[Objective]
Extract the lines from the first line of the records below through the line containing "return floor", inclusive, and reproduce them exactly as written.

[Extracted entries]
-------

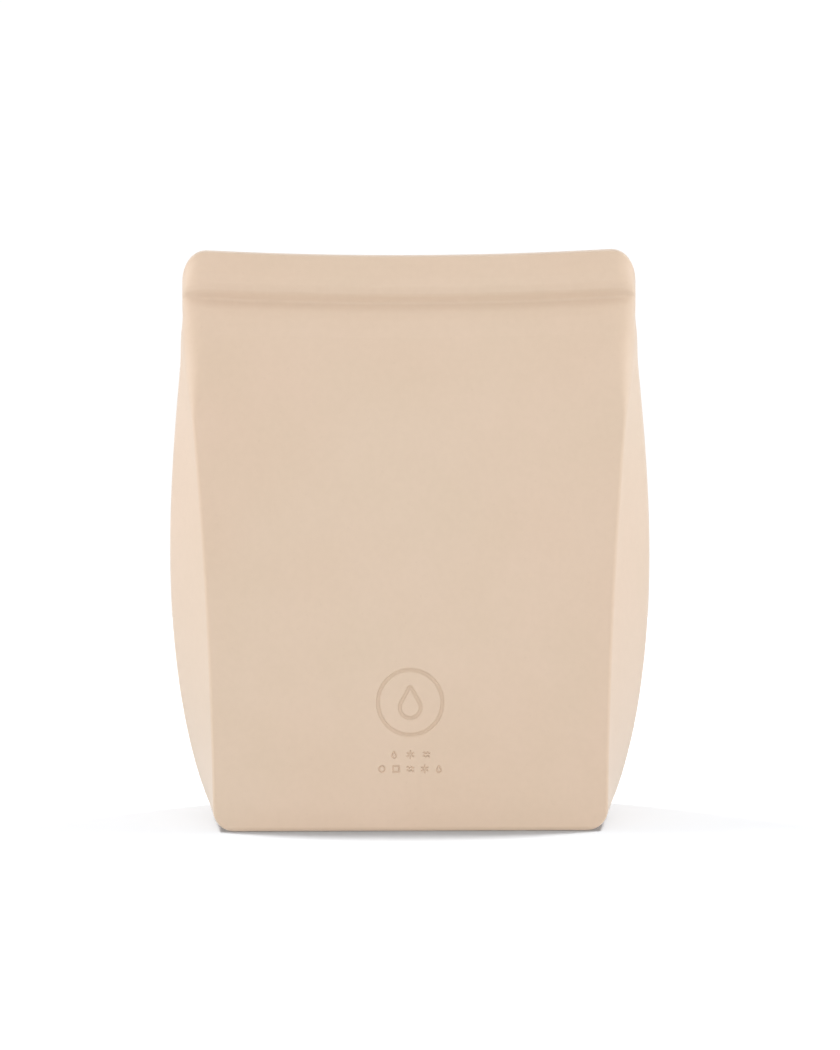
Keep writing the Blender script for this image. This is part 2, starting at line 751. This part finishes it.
def floor_plane(name, height, albedo):
    """Plain matt floor that runs out of sight behind the bag."""
    mesh = bpy.data.meshes.new(name)
    corners = [(-1.6, -1.6), (1.6, -1.6), (1.6, 0.75), (-1.6, 0.75)]
    mesh.from_pydata([(x, y, height) for x, y in corners], [], [(0, 1, 2, 3)])
    floor = bpy.data.objects.new(name, mesh)
    bpy.context.scene.collection.objects.link(floor)
    material = bpy.data.materials.new(name + "_white")
    material.use_nodes = True
    tree = material.node_tree
    tree.nodes.clear()
    matt = node(tree, "ShaderNodeBsdfDiffuse", Color=(*albedo, 1))
    output = node(tree, "ShaderNodeOutputMaterial")
    tree.links.new(matt.outputs["BSDF"], output.inputs["Surface"])
    mesh.materials.append(material)
    floor.visible_glossy = floor.visible_shadow = False
    return floor


def softbox(name, place, aim, size, power):
    """Rectangular soft light."""
    data = bpy.data.lights.new(name, "AREA")
    data.shape = "RECTANGLE"
    data.size, data.size_y = size
    data.energy = power
    light = bpy.data.objects.new(name, data)
    bpy.context.scene.collection.objects.link(light)
    light.location = place
    light.rotation_euler = (Vector(aim) - Vector(place)).to_track_quat("-Z", "Y").to_euler()
    return light


def studio_world(back, upper, lower, zenith):
    """Surroundings with their own brightness behind the bag, above, below and overhead."""
    world = bpy.data.worlds.new("studio_world")
    world.use_nodes = True
    tree = world.node_tree
    tree.nodes.clear()
    split = node(tree, "ShaderNodeSeparateXYZ")
    direction = node(tree, "ShaderNodeTexCoord").outputs["Generated"]
    tree.links.new(direction, split.inputs["Vector"])
    side, height = split.outputs["Y"], split.outputs["Z"]
    around = node(tree, "ShaderNodeMath", operation="ADD")
    tree.links.new(spread(tree, height, lower, upper, -0.15, 0.15), around.inputs[0])
    tree.links.new(spread(tree, height, 0.0, zenith), around.inputs[1])
    level = node(tree, "ShaderNodeMapRange")
    level.inputs["From Min"].default_value = 0.2
    level.inputs["From Max"].default_value = 0.8
    level.inputs["To Max"].default_value = back
    tree.links.new(side, level.inputs["Value"])
    tree.links.new(around.outputs["Value"], level.inputs["To Min"])
    glow = node(tree, "ShaderNodeBackground", Color=(1, 1, 1, 1))
    tree.links.new(level.outputs["Result"], glow.inputs["Strength"])
    output = node(tree, "ShaderNodeOutputWorld")
    tree.links.new(glow.outputs["Background"], output.inputs["Surface"])
    bpy.context.scene.world = world


# Studio: lights on the bag, and two washes that only the floor receives
studio_world(back=1.03, upper=0.0, lower=0.8, zenith=0.41)
FLOOR_PLANE = floor_plane("studio_floor", 0.0, (0.425, 0.43, 0.44))
FLOOR_PLANE.visible_diffuse = False
# The light that a white floor throws up comes from a plane just under it that isn't seen
BOUNCE_PLANE = floor_plane("studio_bounce", -0.0005, (0.75, 0.75, 0.75))
BOUNCE_PLANE.visible_camera = False
lights = (
    softbox("top", (0.0, -0.25, 0.9), (0, 0, 0.15), (0.7, 0.5), 1.6),
    softbox("front_low", (0.0, -1.8, 0.35), (0, 0, 0.1), (1.2, 0.6), 15.0),
    softbox("left_side", (-1.3, 0.1, 0.5), (0, 0, 0.1), (0.8, 1.0), 10.0),
    softbox("right_side", (1.3, 0.1, 0.5), (0, 0, 0.1), (0.8, 1.0), 9.6),
)
washes = (
    softbox("floor_wash_left", (-0.75, 0.45, 1.6), (0, 0, 0), (0.3, 0.3), 46),
    softbox("floor_wash_right", (0.75, 0.45, 1.6), (0, 0, 0), (0.3, 0.3), 46),
)
floor_only = bpy.data.collections.new("floor_only")
floor_only.objects.link(FLOOR_PLANE)
for wash in washes:
    wash.light_linking.receiver_collection = floor_only

# Camera: a long lens from about two metres, slightly above level
TARGET = Vector((3.6, 0.0, 102.8)) * MM
DISTANCE = 2.0
ELEVATION = math.radians(4.5)
ROLL = math.radians(-0.2)
FOCAL_LENGTH, SENSOR = 196, 36
camera_data = bpy.data.cameras.new("camera")
camera_data.lens = FOCAL_LENGTH
camera_data.sensor_width = SENSOR
camera = bpy.data.objects.new("camera", camera_data)
bpy.context.scene.collection.objects.link(camera)
toward = Vector((0, -math.cos(ELEVATION), math.sin(ELEVATION)))
camera.location = TARGET + DISTANCE * toward
camera.rotation_euler = (-toward).to_track_quat("-Z", "Y").to_euler()
camera.rotation_euler.rotate_axis("Z", ROLL)
bpy.context.scene.camera = camera
bpy.context.scene.view_settings.view_transform = "Standard"
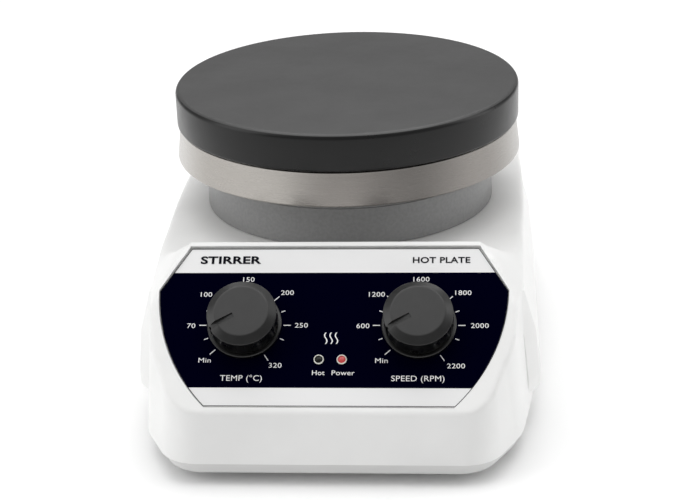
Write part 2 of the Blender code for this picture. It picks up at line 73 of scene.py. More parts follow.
panel = {
    "knobX": rightPivot.x,
    "knobS": 31.0 * mm,  # knob centre above the film's lower edge
    "length": 61.7 * mm,
    "apex": 44.6 * mm,  # where the curved sides meet the cut corners
    "halfWidth": 62.6 * mm,
    "sideRadius": 66.0 * mm,
    "sideCentre": 46.0 * mm,
    "topHalf": 52.2 * mm,
    "rim": 0.9 * mm,  # height of the raised frame over the film
    "film": 0.6 * mm,
    "lampX": 4.05 * mm,
    "lampS": 17.7 * mm,
    "shaftHole": 4.4 * mm,
    "lampHole": 1.9 * mm,
    "gap": (0.3 * mm, 0.7 * mm, 0.8 * mm),  # between film and recess: sides, top, bottom
    "bandLow": 7.0 * mm,
    "bandHigh": 51.9 * mm,
}
panelUp = panelNormal.cross(Vector((1, 0, 0)))
panelOrigin = (leftPivot + rightPivot) / 2 - panelUp * panel["knobS"]
panelAxes = Matrix(((1, 0, 0), panelUp, panelNormal)).transposed().to_4x4()
panelFrame = Matrix.Translation(panelOrigin) @ panelAxes


def onPanel(x, s, height=0.0):
    return panelFrame @ Matrix.Translation((x, s, height))


def clearSelection():
    if bpy.context.mode != "OBJECT":
        bpy.ops.object.mode_set(mode="OBJECT")
    bpy.ops.object.select_all(action="DESELECT")


def workOn(piece, edit=False):
    clearSelection()
    bpy.context.view_layer.objects.active = piece
    piece.select_set(True)
    if edit:
        bpy.ops.object.mode_set(mode="EDIT")
        bpy.ops.mesh.select_all(action="SELECT")


def nameActive(name):
    piece = bpy.context.object
    piece.name = name
    piece.data.name = name
    return piece


def settle(piece, place=None):
    workOn(piece)
    if place is not None:
        piece.matrix_world = place @ piece.matrix_world
    bpy.ops.object.transform_apply(location=True, rotation=True, scale=True)
    return piece


def addBlock(name, low, high, place=None):
    clearSelection()
    low, high = Vector(low), Vector(high)
    bpy.ops.mesh.primitive_cube_add(size=1, location=(low + high) / 2, scale=high - low)
    return settle(nameActive(name), place)


def addDisc(name, radius, low, high, steps=48, place=None):
    clearSelection()
    bpy.ops.mesh.primitive_cylinder_add(
        vertices=steps, radius=radius, depth=high - low, location=(0, 0, (low + high) / 2))
    return settle(nameActive(name), place)


def sliceOff(piece, point, normal):
    workOn(piece, edit=True)
    bpy.ops.mesh.bisect(plane_co=point, plane_no=normal, use_fill=True, clear_outer=True)
    bpy.ops.object.mode_set(mode="OBJECT")


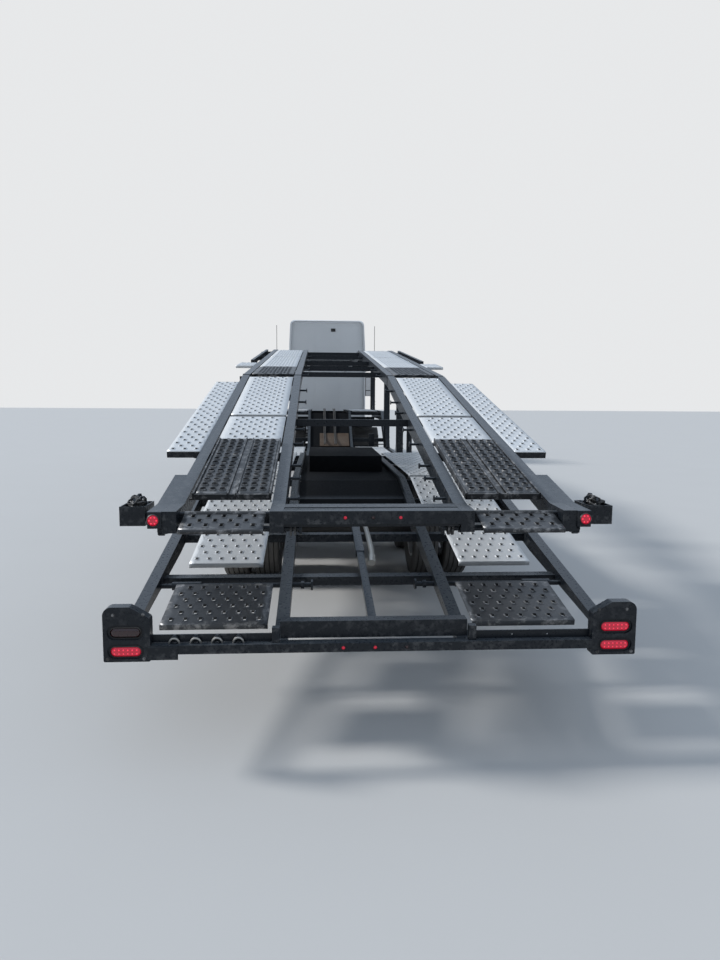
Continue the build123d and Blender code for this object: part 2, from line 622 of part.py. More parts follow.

-------

[Task result]
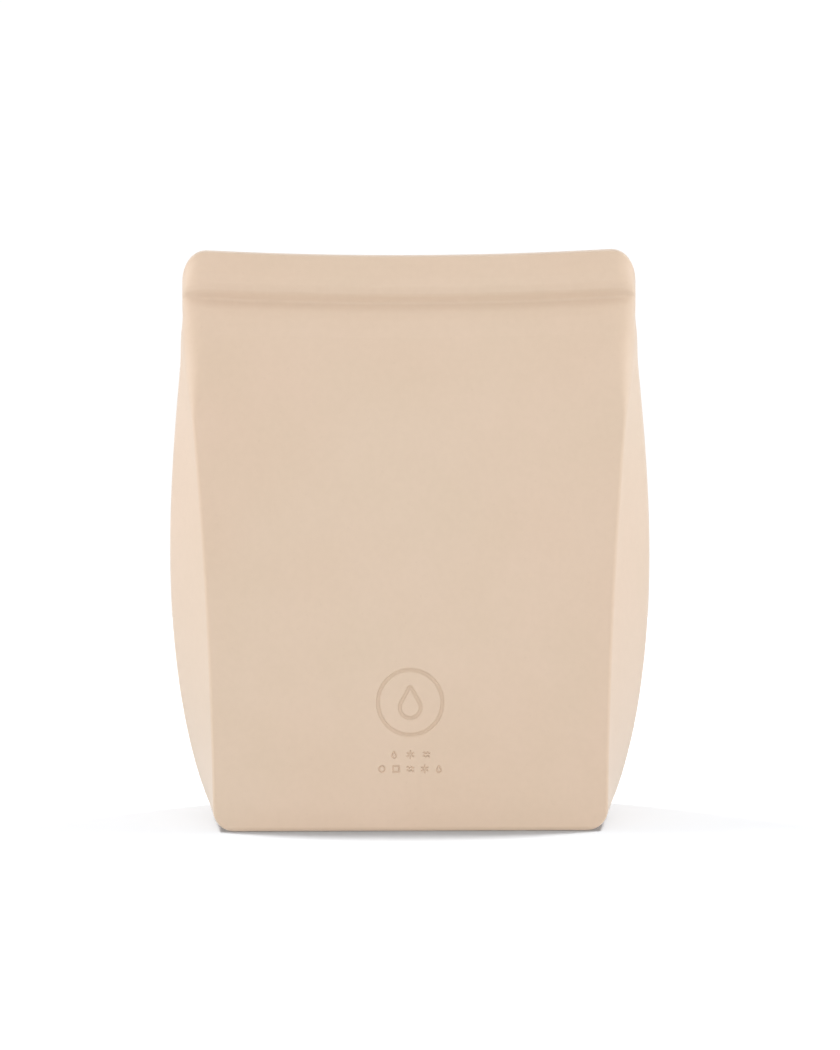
Keep writing the Blender script for this image. This is part 2, starting at line 751. This part finishes it.
def floor_plane(name, height, albedo):
    """Plain matt floor that runs out of sight behind the bag."""
    mesh = bpy.data.meshes.new(name)
    corners = [(-1.6, -1.6), (1.6, -1.6), (1.6, 0.75), (-1.6, 0.75)]
    mesh.from_pydata([(x, y, height) for x, y in corners], [], [(0, 1, 2, 3)])
    floor = bpy.data.objects.new(name, mesh)
    bpy.context.scene.collection.objects.link(floor)
    material = bpy.data.materials.new(name + "_white")
    material.use_nodes = True
    tree = material.node_tree
    tree.nodes.clear()
    matt = node(tree, "ShaderNodeBsdfDiffuse", Color=(*albedo, 1))
    output = node(tree, "ShaderNodeOutputMaterial")
    tree.links.new(matt.outputs["BSDF"], output.inputs["Surface"])
    mesh.materials.append(material)
    floor.visible_glossy = floor.visible_shadow = False
    return floor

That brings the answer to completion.